Today’s course, “Unreformed Scotland: Older Scots Literature to 1560,” was introduced by a rather delightful professor. I am also relieved to find that this course includes a final exam worth only 30% of my final grade, compared to the 50% in my other class… It’s also funny how this class is made up of almost all American students, minus two. I’m looking forward to reading old Scottish literature by some of the greats, including two of St. Andrews’ very own: William Dunbar and Gavin Douglas. We’ll see how quickly I can catch on the original Scottish tongue, maybe add a little Texas twang as well.
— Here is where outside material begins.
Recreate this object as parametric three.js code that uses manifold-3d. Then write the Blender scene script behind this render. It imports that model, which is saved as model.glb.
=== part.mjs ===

Last week was the perfect setup to the beginning of a new term. It’s kind of a blur, simply because there were an infinite and continual number of events; it was just one thing to the next. Although this is my fourth year rather than my first year of uni, I couldn’t help but appreciate all that they do here for students during the famous ‘Freshers Week.’ As I may have mentioned previously, campus is the town and the town is campus. Naturally, every place in town, an academic building or not, was loaded with socials, tasters, deals and giveaways.
I went out a few times, danced another ceilidh and got to know my flatmates even better, along with a few neighbors! Did I mention I also tried my hand at quidditch? Yes, you heard me correctly, QUIDDITCH. Muggle quidditch, of course, but it was as real as it could get; I ran around on a broom and played the position of a beater. Pegging people with a kickball is more fun than I would have expected it to be…Also, might I point out the snitch is a PERSON. I nearly peed my pants laughing when I saw the guy in highlighter-yellow attire running around, climbing trees and dodging the chasers aiming for the tennis ball attached behind him. Definitely the highlight of my day (haha, get it?).
This was only a fraction of the things I did this week, but I think the semester is off to a good start!
Now I must return to the one writer that so many of my English classes have turned to: Shakespeare.
Oh, Shakespeare, we meet again. Perhaps a new conversation will turn up this term!